With respect to Edelblut Construction Co. v. Free, Fla.App., 1963, 149 So.2d 360, which defendant sees as on 'all fours' with this case, there was a dispute on how much of the delivered material was to be measured. The general contract to lay pavement for the City of Vero Beach had a provision that the 'limiting width to be used in the computation shall be three feet (3')' (149 So.2d 362).

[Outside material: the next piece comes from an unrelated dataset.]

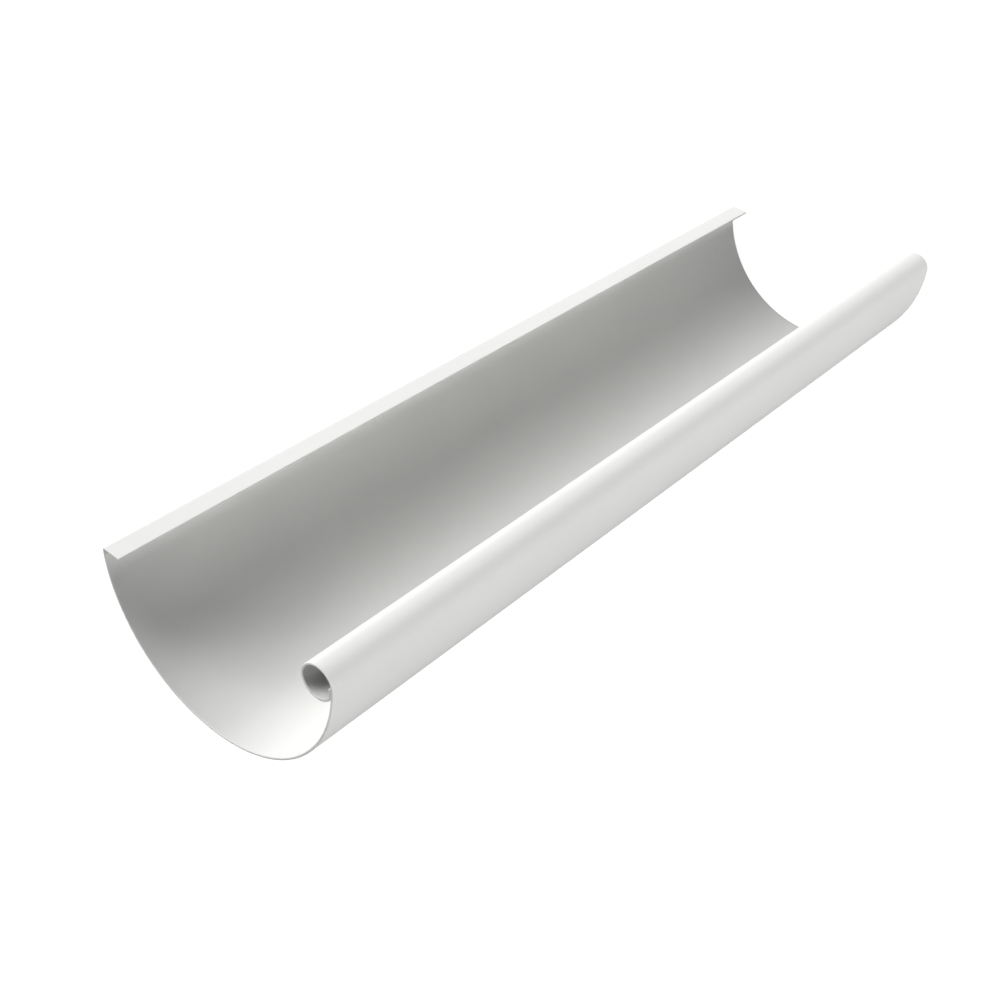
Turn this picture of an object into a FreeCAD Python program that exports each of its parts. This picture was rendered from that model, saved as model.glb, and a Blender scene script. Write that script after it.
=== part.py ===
import FreeCAD, Part
import math
import os

os.makedirs("parts", exist_ok=True)

# A length of half-round eaves gutter, roll-formed in one piece from a strip of
# sheet metal with a white coat.  Millimetres.
#
# The section is drawn as the gutter hangs: u runs towards the front (the bead
# side), v runs up, and the half round's centre is (0, 0).
#
# Unheld on a level floor the half round rocks, so the length stands on one of
# its square cut ends.  Row frame: +Z up along the gutter, -X towards the front
# bead, +X towards the back flange, -Y out of the open trough.  The origin is on
# the floor, under the middle of the width and depth.

# ---- driving dimensions -------------------------------------------------
length = 457.0           # square cut end to square cut end
outer_radius = 62.5      # half round, outside: 125 mm nominal size
sheet = 1.1              # over the coat on both faces

bead_radius = 7.85       # outside of the rolled front bead
bead_angle = -4.1        # direction from the half round's centre to the bead's centre

lip_gap = 0.1            # between the tucked lip and the front wall it is pressed to
lip_bend_inside = 0.2    # inside radius of the sharp bend where the curl becomes the lip
lip_end = -3.4           # direction of the lip's free edge, seen from the half round's centre

flange_reach = 10.0      # back flange, from the outside of the wall to its free edge
flange_slope = -8.0      # it leans down into the trough by this angle
flange_back_height = 1.45  # its top face, carried back to the outside of the wall
back_bend_inside = 0.2   # inside radius of the back corner

edge_round = 0.4         # rounding of the strip's two long free edges, under the coat


def at(centre, radius, angle):
    a = math.radians(angle)
    return (centre[0] + radius * math.cos(a), centre[1] + radius * math.sin(a))


def row(p):
    """Section point (u, v) in the row frame, before the origin is set."""
    return FreeCAD.Vector(-p[0], -p[1], 0)


def arc(centre, radius, a0, a1):
    """Arc edge from angle a0 to a1, through their mean."""
    return Part.Arc(*[row(at(centre, radius, a)) for a in (a0, 0.5 * (a0 + a1), a1)]).toShape()


def line(p, q):
    return Part.LineSegment(row(p), row(q)).toShape()


def quarter(corner, a, b):
    """Rounding of a square corner: the arc from the side along a to the side along b."""
    e = edge_round
    c = (corner[0] + e * (a[0] + b[0]), corner[1] + e * (a[1] + b[1]))
    k = e * math.sqrt(0.5)
    p = (corner[0] + e * a[0], corner[1] + e * a[1])
    q = (corner[0] + e * b[0], corner[1] + e * b[1])
    m = (c[0] - k * (a[0] + b[0]), c[1] - k * (a[1] + b[1]))
    return p, q, Part.Arc(row(p), row(m), row(q)).toShape()


O = (0.0, 0.0)
R = outer_radius
T = sheet

# ---- back corner --------------------------------------------------------
# The flange's top face is the line through (-R, flange_back_height) that slopes
# down towards the front.  The corner's outside arc touches that line from below
# and the wall's outside arc from within.
slope = math.radians(flange_slope)
along = (math.cos(slope), math.sin(slope))          # from the wall to the free edge
normal = (-math.sin(slope), math.cos(slope))        # up out of the top face
corner_r = back_bend_inside + T
p0 = (-R, flange_back_height)
# centre = p0 + s * along - corner_r * normal, at the distance R - corner_r from O
bx, by = p0[0] - corner_r * normal[0], p0[1] - corner_r * normal[1]
b = bx * along[0] + by * along[1]
c = bx * bx + by * by - (R - corner_r) ** 2
s = -b - math.sqrt(b * b - c)
Bc = (bx + s * along[0], by + s * along[1])
back_angle = math.degrees(math.atan2(Bc[1], Bc[0]))
if back_angle < 0:
    back_angle += 360.0
flange_angle = 90.0 + flange_slope                  # direction of the top face's normal
tip_s = flange_reach / along[0]
tip_top = (p0[0] + tip_s * along[0], p0[1] + tip_s * along[1])
tip_under = (tip_top[0] - T * normal[0], tip_top[1] - T * normal[1])

# ---- bead and tucked lip ------------------------------------------------
# The last bend's outside arc touches the bead's outside and the lip's outside,
# an arc that follows the front wall.
C = at(O, R - bead_radius, bead_angle)
lip_r = R - T - lip_gap
kink_r = lip_bend_inside + T
oc, ok, ck = R - bead_radius, lip_r - kink_r, bead_radius - kink_r
lip_start = bead_angle - math.degrees(math.acos((ok * ok + oc * oc - ck * ck) / (2.0 * ok * oc)))
K = at(O, ok, lip_start)
curl_end = math.degrees(math.atan2(K[1] - C[1], K[0] - C[0]))

# ---- rounded free edges of the strip -------------------------------------
back_way = (-along[0], -along[1])
down = (-normal[0], -normal[1])
f1, f2, flange_top_round = quarter(tip_top, back_way, down)
g1, g2, flange_under_round = quarter(tip_under, normal, back_way)

le = math.radians(lip_end)
lip_rad = (math.cos(le), math.sin(le))              # away from the half round's centre
da = math.degrees(edge_round / lip_r)
out0 = at(O, lip_r, lip_end - da)
out1 = at(O, lip_r - edge_round, lip_end)
in0 = at(O, lip_r - T + edge_round, lip_end)
in1 = at(O, lip_r - T, lip_end - math.degrees(edge_round / (lip_r - T)))
k45 = edge_round * (1.0 - math.sqrt(0.5))
lip_back = (math.sin(le), -math.cos(le))            # down the lip, away from its free edge
out_m = (lip_rad[0] * (lip_r - k45) + lip_back[0] * k45, lip_rad[1] * (lip_r - k45) + lip_back[1] * k45)
in_m = (lip_rad[0] * (lip_r - T + k45) + lip_back[0] * k45, lip_rad[1] * (lip_r - T + k45) + lip_back[1] * k45)

# ---- section: outside faces, then back along the inside faces ------------
edges = [
    line(f1, at(Bc, corner_r, flange_angle)),
    arc(Bc, corner_r, flange_angle, back_angle),
    arc(O, R, back_angle, 360.0 + bead_angle),
    arc(C, bead_radius, bead_angle, 360.0 + curl_end),
    arc(K, kink_r, curl_end, lip_start),
    arc(O, lip_r, lip_start, lip_end - da),
    Part.Arc(row(out0), row(out_m), row(out1)).toShape(),
    line(out1, in0),
    Part.Arc(row(in0), row(in_m), row(in1)).toShape(),
    arc(O, lip_r - T, lip_end - math.degrees(edge_round / (lip_r - T)), lip_start),
    arc(K, lip_bend_inside, lip_start, curl_end),
    arc(C, bead_radius - T, 360.0 + curl_end, bead_angle),
    arc(O, R - T, 360.0 + bead_angle, back_angle),
    arc(Bc, back_bend_inside, back_angle, flange_angle),
    line(at(Bc, back_bend_inside, flange_angle), g2),
    flange_under_round,
    line(g1, f2),
    flange_top_round,
]
section = Part.Face(Part.Wire(Part.__sortEdges__(edges)))
girth = section.Area / T
g = section.CenterOfMass

solid = section.extrude(FreeCAD.Vector(0, 0, length))
box = solid.optimalBoundingBox(False, False)
mid_x = 0.5 * (box.XMin + box.XMax)
mid_y = 0.5 * (box.YMin + box.YMax)
solid.translate(FreeCAD.Vector(-mid_x, -mid_y, 0))
if solid.Volume < 0:
    solid.reverse()

box = solid.optimalBoundingBox(False, False)
print("valid", solid.isValid(), solid.ShapeType, "volume mm3 %.1f" % solid.Volume, "girth mm %.1f" % girth)
print("faces", len(solid.Faces), "edges in the section", len(edges), "wire closed", section.OuterWire.isClosed())
print("half round's centre x %.4f y %.4f" % (-mid_x, -mid_y), "bead centre u v %.4f %.4f" % C)
print("last bend: curl end %.2f, lip start %.2f, centre %.3f %.3f" % (curl_end, lip_start, K[0], K[1]))
print("centre of gravity u v %.3f %.3f" % (-g.x, -g.y))
print("box", [round(v, 3) for v in (box.XMin, box.YMin, box.ZMin, box.XMax, box.YMax, box.ZMax)])

solid.exportStep("parts/gutter_section.step")
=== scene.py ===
import bpy
import math
import numpy as np
from mathutils import Matrix, Vector


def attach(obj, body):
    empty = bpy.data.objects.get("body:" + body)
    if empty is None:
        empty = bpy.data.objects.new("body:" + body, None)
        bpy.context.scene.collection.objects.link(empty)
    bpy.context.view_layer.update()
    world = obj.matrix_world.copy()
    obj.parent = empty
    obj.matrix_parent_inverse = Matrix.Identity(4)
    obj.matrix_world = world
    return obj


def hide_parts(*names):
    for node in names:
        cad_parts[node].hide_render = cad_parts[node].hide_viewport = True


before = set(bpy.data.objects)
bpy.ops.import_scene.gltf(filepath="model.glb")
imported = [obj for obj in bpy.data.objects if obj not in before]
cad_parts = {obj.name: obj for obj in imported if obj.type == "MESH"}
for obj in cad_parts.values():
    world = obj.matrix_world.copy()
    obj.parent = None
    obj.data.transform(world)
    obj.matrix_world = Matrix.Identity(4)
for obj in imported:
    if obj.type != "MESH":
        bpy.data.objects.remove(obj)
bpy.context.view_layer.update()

# ------------------------------------------------------------------------
# Section of the gutter, millimetres, as it hangs: u to the front, v up, the
# half round's centre at (0, 0).  The same driving numbers as the CAD source.
# ------------------------------------------------------------------------
LENGTH = 457.0
R = 62.5
T = 1.1
BEAD_R = 7.85
BEAD_ANGLE = -4.1
LIP_GAP = 0.1
LIP_BEND_IN = 0.2
LIP_END = -3.4
FLANGE_REACH = 10.0
FLANGE_SLOPE = -8.0
FLANGE_BACK = 1.45
CORNER_IN = 0.2
SLIT_EASE = 0.4

# the two cut ends: the coat rounds both corners of the sheet's edge
END_EASE = 0.35

N_LEN = 40
N_WALL = 200
N_BEAD = 110
N_EASE = 6


def at(c, r, deg):
    a = math.radians(deg)
    return (c[0] + r * math.cos(a), c[1] + r * math.sin(a))


# back corner: its outside arc touches the flange's top face and the wall
slope = math.radians(FLANGE_SLOPE)
along = (math.cos(slope), math.sin(slope))
up_n = (-math.sin(slope), math.cos(slope))
corner_r = CORNER_IN + T
p0 = (-R, FLANGE_BACK)
bx, by = p0[0] - corner_r * up_n[0], p0[1] - corner_r * up_n[1]
bq = bx * along[0] + by * along[1]
cq = bx * bx + by * by - (R - corner_r) ** 2
sq = -bq - math.sqrt(bq * bq - cq)
BC = (bx + sq * along[0], by + sq * along[1])
back_angle = math.degrees(math.atan2(BC[1], BC[0])) % 360.0
flange_angle = 90.0 + FLANGE_SLOPE
tip_s = FLANGE_REACH / along[0]
TIP = (p0[0] + tip_s * along[0], p0[1] + tip_s * along[1])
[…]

The subcontracts between Edelblut and Free, and between Free and its subcontractors, recited that portions of the prime contract were being subcontracted 'under the terms and conditions submitted in said (prime) contract' and that the work would be done 'in accordance with the specifications in the (prime) contract.' The subcontractors were not merely providing material which had to meet certain specifications, but were actually performing the work to be done according to the plans and specifications. This differed from the situation here where incorporation by reference was limited to 'material' which was to be in accord with 'applicable' provisions. Further, under their subcontracts in Edelblut, the subcontractors Hardrives and Free were provided with certain protections in the event they were required to replace pavement of greater width than three feet. The Court held that these provisions would be meaningless unless the subcontractors were to be paid according to the prime contract's specified three feet width limitation in the first instance.
We have carefully considered all other points and authorities to which our attention has been drawn. We are satisfied, nevertheless, that the judgment of the District Court must be affirmed.